La crise des migrants prend des allures de guerre politique entre le PS et le MR. Rudy Demotte refuse le plan du gouvernement et n'accepte pas que sa ville puisse accueillir de 450 à 790 migrants. De son côté, Olivier Chastel, président du MR, estime que le PS refuse tout simplement d'agir avec humanité.
En premier lieu, plantons le contexte: la ville de Tournai est dirigée par une majorité où se retrouvent le PS et le MR. Le socialiste Rudy Demotte en est le bourgmestre en titre, mais il est remplacé par Paul-Olivier Delannois (PS) durant son mandat de ministre-président de la Fédération Wallonie-Bruxelles. Ensuite, il y a Marie-Christine Marghem. La réformatrice est première échevine de la ville, empêchée durant son mandat de ministre de l'Énergie au gouvernement fédéral. Dans l'affaire, elle est soutenue par son président de parti, Olivier Chastel.
Maintenant que le décor et les acteurs sont plantés, venons-en au problème qui a mis le feu aux poudres. Face à l'arrivée massive de migrants venus du Moyen-Orient, le gouvernement fédéral a décidé de réquisitionner momentanément la caserne de Tournai pour y placer entre 450 et 790 demandeurs d'asile. Une décision que Rudy Demotte et Paul-Olivier Delannois refusent.
"En tant que socialiste, je ne peux l'accepter"
Consterné, le ministre-président et bourgmestre en titre de la commune a réagi pour sa part en déclarant : "J’ai appris avec consternation que le secrétaire d’État Franken voulait concentrer sur Tournai entre 400 et 700 candidats réfugiés politiques ce qui revient à ghettoïser des poches entières de populations au statut précaire, explique Rudy Demotte. En tant que socialiste, je ne peux l’accepter. Je l’accepte d’autant moins que Tournai ne connaît pas des indices socio-économiques très favorables. Son CPAS doit déjà faire face à une précarisation importante".
"Que les communes plus riches fassent un effort plus conséquent"
Rudy Demotte suit également le point de vue d’Olivier Delannois et plaide pour une répartition plus équitable des migrants entre les communes. "Quand j’étais membre du gouvernement fédéral […], j’ai défendu une logique de partage de l’accueil, basée sur un équilibre géographique et socio-économique. Ainsi, je trouverais équitable que les communes plus riches fassent un effort plus conséquent. Je ne vois a priori aucune stratégie inspirée de ces valeurs dans le plan du Secrétaire d’Etat Franken".

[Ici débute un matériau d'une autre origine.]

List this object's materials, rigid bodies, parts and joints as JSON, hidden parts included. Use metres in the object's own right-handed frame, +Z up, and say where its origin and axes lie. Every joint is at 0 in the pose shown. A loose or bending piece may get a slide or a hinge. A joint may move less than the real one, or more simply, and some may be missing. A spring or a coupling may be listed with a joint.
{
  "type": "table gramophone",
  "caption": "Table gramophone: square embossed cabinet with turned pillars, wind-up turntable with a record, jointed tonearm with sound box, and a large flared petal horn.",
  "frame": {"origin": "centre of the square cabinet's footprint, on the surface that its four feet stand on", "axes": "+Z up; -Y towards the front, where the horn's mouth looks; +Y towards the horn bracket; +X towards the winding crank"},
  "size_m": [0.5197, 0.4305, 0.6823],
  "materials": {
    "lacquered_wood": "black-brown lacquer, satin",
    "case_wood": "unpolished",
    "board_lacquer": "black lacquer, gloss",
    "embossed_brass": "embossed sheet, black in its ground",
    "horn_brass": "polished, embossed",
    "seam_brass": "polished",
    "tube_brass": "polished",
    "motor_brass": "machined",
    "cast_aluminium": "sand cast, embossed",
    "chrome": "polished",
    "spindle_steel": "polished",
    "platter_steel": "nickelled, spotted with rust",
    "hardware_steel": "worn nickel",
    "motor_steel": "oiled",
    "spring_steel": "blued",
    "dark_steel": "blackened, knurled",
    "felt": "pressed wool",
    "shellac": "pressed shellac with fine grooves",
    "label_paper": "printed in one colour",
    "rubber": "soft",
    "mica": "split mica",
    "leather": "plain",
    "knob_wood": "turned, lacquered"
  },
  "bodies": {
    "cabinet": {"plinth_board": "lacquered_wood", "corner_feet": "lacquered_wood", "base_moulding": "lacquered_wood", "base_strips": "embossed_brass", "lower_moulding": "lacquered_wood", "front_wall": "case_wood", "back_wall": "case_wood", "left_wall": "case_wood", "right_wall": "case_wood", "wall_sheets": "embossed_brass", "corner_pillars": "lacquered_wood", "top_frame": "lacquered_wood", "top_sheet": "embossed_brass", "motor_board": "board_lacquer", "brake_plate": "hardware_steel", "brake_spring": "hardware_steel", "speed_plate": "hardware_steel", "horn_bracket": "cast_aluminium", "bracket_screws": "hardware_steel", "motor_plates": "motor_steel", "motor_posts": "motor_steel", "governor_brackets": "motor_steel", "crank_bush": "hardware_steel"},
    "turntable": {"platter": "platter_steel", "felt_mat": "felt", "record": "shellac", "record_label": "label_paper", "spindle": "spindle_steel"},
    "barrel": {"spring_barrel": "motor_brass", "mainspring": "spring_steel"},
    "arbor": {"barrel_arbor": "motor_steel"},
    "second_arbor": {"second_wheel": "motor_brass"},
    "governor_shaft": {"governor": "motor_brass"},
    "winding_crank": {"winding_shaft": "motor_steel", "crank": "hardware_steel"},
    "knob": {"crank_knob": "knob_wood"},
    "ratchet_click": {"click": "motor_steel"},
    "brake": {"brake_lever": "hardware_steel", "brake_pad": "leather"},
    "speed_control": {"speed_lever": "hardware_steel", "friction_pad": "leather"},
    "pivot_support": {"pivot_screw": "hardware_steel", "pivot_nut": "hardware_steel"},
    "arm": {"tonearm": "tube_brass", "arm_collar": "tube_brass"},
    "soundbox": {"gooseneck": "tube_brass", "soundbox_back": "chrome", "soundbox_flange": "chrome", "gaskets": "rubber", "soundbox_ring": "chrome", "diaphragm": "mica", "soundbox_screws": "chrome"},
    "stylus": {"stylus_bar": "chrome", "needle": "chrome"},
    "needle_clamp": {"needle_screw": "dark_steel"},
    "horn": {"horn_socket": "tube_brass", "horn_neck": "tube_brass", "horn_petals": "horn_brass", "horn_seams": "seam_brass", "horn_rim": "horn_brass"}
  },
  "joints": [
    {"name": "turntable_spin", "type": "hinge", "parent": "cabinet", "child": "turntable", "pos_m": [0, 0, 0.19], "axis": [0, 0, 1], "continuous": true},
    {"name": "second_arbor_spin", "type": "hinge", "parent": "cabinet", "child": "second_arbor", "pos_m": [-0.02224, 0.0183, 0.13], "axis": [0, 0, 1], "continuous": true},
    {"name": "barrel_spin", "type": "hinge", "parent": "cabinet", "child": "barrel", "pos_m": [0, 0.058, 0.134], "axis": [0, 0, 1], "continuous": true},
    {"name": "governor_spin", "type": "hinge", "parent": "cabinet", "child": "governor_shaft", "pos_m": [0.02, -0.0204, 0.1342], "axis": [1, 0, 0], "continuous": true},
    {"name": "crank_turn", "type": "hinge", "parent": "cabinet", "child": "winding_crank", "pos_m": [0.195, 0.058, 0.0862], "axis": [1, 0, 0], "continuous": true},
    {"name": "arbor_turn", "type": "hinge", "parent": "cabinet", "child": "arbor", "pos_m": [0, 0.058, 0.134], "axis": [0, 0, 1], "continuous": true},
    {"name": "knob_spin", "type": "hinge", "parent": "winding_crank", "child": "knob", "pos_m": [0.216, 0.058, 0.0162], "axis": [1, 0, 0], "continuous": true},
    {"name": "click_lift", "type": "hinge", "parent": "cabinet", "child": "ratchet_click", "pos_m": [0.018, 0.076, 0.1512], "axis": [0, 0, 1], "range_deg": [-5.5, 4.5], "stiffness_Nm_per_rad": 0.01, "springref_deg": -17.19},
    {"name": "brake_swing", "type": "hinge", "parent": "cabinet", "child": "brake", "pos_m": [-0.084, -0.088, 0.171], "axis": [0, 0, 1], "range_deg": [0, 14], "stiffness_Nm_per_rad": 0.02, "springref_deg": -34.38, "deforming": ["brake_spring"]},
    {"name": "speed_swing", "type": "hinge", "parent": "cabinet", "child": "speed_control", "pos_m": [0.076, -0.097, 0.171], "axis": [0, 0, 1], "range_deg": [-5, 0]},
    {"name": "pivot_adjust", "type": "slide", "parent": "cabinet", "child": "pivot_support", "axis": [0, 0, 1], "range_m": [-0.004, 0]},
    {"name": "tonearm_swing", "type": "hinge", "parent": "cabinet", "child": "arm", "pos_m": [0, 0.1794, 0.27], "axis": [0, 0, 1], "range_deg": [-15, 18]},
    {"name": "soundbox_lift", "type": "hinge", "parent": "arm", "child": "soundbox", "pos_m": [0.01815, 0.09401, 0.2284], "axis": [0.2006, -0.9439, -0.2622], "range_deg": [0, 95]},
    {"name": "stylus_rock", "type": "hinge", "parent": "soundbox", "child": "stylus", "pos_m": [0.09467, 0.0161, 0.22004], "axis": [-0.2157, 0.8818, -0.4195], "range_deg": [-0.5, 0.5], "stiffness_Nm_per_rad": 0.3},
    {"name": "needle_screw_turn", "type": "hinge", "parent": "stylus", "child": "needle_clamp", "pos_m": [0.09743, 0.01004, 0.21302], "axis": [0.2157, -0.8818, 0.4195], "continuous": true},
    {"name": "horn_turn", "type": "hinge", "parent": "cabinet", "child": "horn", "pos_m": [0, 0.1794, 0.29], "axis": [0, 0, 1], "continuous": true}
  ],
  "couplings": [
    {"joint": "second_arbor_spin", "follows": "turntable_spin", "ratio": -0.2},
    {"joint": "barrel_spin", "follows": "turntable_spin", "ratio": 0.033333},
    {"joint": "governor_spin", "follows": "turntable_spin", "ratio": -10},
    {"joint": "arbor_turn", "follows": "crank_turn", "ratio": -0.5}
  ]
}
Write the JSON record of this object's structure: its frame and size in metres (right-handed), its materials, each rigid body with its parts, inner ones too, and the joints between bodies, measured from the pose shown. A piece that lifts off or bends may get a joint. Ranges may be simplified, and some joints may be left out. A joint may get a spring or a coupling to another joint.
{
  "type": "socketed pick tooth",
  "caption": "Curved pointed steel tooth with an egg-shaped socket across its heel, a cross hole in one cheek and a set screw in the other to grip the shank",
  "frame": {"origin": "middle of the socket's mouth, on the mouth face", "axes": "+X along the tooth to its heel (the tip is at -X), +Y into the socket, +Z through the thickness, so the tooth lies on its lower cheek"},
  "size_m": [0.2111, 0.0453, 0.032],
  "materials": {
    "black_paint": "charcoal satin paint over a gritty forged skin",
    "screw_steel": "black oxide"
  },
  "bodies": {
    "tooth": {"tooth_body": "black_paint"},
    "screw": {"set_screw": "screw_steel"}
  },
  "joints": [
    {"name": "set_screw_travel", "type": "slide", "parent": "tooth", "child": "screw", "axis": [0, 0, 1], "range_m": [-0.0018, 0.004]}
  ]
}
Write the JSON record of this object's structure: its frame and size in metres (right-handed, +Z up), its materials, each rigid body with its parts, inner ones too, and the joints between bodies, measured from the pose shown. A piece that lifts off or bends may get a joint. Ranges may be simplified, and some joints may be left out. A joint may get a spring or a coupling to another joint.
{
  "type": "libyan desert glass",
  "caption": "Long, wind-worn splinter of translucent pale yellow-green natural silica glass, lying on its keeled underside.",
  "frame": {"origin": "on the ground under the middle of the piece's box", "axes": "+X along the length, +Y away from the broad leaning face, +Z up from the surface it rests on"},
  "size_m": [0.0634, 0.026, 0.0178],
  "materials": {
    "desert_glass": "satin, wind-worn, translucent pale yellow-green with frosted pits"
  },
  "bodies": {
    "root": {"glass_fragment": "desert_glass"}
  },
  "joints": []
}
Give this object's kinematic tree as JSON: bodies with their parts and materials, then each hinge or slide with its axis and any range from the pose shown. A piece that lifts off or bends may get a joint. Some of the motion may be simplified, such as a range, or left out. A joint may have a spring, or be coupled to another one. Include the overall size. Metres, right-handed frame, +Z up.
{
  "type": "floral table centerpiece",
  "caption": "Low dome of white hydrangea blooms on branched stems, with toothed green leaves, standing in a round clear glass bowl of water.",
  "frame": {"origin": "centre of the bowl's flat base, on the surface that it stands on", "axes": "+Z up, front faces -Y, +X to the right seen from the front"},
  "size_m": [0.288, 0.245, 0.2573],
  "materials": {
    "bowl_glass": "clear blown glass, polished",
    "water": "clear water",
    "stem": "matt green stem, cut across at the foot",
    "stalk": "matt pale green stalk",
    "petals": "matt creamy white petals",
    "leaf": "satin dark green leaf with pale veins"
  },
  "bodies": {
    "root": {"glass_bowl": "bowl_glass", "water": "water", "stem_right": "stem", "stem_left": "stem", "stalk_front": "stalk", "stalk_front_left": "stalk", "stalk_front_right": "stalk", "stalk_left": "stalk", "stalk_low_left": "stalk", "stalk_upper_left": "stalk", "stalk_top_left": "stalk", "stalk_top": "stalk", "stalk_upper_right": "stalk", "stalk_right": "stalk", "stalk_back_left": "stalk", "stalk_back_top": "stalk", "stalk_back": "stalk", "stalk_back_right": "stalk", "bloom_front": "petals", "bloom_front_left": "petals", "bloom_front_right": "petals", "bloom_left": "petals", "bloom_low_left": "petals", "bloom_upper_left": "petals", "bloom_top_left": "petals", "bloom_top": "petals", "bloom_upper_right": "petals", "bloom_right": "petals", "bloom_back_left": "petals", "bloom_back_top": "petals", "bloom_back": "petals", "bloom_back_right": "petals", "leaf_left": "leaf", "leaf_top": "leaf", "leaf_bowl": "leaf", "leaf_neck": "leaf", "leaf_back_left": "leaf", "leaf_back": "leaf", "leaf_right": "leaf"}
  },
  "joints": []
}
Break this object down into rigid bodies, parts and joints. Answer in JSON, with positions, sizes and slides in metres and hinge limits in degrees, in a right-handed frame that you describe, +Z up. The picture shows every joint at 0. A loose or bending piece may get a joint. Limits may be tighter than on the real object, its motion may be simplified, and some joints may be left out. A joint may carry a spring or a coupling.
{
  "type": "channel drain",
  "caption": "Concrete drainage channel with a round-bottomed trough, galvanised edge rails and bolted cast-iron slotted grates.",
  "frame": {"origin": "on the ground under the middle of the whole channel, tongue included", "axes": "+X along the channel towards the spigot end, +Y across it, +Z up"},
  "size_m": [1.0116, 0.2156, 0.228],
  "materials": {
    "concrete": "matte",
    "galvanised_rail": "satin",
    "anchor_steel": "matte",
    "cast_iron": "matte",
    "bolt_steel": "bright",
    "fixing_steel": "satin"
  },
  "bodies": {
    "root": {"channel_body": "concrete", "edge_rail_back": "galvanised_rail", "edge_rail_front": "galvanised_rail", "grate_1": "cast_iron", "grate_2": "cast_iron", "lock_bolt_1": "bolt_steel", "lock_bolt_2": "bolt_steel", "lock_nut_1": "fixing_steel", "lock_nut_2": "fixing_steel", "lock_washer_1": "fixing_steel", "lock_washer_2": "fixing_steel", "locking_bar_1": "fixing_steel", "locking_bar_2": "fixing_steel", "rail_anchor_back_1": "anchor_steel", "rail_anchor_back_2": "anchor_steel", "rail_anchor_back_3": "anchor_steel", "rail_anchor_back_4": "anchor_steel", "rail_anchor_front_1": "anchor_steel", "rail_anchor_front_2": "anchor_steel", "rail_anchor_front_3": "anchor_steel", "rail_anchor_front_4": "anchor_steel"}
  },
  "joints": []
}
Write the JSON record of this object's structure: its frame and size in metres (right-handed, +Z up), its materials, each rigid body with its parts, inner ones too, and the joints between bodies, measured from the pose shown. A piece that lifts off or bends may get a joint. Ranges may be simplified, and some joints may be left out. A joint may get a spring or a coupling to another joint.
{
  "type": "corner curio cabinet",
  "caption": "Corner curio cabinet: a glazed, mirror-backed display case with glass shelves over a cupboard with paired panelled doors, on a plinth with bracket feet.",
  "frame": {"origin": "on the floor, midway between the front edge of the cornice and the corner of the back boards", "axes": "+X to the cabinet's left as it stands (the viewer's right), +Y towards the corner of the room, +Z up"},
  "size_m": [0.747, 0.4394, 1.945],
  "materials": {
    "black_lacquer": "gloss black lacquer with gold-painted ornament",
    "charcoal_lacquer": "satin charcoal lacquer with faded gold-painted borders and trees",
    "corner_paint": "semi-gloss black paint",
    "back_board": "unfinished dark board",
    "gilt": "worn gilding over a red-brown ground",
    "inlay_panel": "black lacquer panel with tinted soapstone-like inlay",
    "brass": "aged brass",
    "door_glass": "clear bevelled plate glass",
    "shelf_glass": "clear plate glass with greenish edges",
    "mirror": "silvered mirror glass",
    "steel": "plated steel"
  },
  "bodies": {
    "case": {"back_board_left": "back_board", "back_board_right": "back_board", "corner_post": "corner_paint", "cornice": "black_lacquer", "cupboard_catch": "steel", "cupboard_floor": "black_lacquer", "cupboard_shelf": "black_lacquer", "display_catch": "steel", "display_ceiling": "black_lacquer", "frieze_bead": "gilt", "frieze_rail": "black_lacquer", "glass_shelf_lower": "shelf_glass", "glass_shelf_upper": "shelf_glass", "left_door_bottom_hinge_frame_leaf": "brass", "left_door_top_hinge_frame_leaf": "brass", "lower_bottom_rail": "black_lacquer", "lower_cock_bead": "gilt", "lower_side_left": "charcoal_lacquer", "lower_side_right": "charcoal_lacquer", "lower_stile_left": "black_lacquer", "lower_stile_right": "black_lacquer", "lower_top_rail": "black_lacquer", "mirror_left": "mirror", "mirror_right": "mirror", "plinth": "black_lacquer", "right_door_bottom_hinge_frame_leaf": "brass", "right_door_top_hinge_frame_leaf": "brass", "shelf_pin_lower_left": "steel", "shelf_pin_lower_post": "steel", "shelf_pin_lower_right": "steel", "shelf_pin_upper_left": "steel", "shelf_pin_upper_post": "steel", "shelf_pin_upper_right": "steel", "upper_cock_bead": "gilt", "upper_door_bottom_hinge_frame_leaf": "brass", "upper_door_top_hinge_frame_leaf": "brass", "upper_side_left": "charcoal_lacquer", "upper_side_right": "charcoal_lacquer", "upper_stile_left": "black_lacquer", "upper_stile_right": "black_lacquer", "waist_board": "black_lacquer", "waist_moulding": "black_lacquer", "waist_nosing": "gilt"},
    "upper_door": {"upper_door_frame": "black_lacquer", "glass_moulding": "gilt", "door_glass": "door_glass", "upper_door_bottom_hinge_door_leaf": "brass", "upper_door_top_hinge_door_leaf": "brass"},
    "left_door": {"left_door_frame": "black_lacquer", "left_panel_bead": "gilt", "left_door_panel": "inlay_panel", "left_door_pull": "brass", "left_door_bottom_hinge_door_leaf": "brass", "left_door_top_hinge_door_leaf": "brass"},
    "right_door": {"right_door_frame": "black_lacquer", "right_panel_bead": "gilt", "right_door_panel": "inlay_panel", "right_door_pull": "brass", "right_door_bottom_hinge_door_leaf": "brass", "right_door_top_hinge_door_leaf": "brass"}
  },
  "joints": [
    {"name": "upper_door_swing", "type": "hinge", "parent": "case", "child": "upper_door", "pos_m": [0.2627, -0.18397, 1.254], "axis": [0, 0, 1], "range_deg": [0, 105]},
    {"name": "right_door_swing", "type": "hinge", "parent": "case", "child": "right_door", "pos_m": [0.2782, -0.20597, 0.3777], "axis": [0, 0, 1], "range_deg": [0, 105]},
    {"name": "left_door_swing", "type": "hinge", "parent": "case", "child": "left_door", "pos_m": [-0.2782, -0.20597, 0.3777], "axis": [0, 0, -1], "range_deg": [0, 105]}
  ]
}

Demotte s’interroge et y voit une stratégie politique. "D’après des sources militaires, la caserne n’a pas les capacités de logement pour héberger dignement autant de personnes ou alors les militaires, suivant des cours ou des formations à l’école de logistique, ne pourraient plus y résider avec, pour conséquence, la fermeture de la logistique à Tournai. Est-ce une volonté?".
"Le libéralisme s'oppose à nouveau au conservatisme socialiste"
La réaction d'Olivier Chastel, président du Mouvement réformateur, n'a pas tardé. Il se dit étonné d'un tel rejet venant d'un ministre-président socialiste. "Il est particulier de voir le PS, se prétendant être le grand défenseur de la solidarité, s'opposer à une telle mesure…", estime Olivier Chastel. "Manifestement, quand c'est dans son propre jardin, le PS est frappé du syndrome de Nimby (Not in my backyard, Pas dans mon jardin) qui l'empêche d'agir avec humanité pour le bien collectif. Le libéralisme s'oppose à nouveau au conservatisme socialiste", ajoute le Carolo.
Pour le président du MR, "personne ne peut être insensible à la crise que connaît l'Europe face à l'accueil des candidats réfugiés politiques. Il est de notre devoir de prendre nos responsabilités. Le Gouvernement fédéral les a prises et a réquisitionné plusieurs lieux, propriétés de l'Etat fédéral, pour accueillir dans de bonnes conditions les réfugiés, adultes et enfants".
"Un geste élémentaire d'humanité"
De son côté, Marie-Christine Marghem, ministre de l'Energie mais aussi première échevine empêchée de Tournai, soutient la mesure de son gouvernement. "C’est un geste élémentaire d’humanité et de solidarité pour faire face à une situation critique de l’asile en Europe", déclare-t-elle.
Marie-Christine Marghem affirme qu'une rencontre avec tous les protagonistes, y compris Rudy Demotte, aura lieu pour coordonner l'action. Pas sûr, cependant, que le ministre-président tournaisien soit prêt à se "coordonner".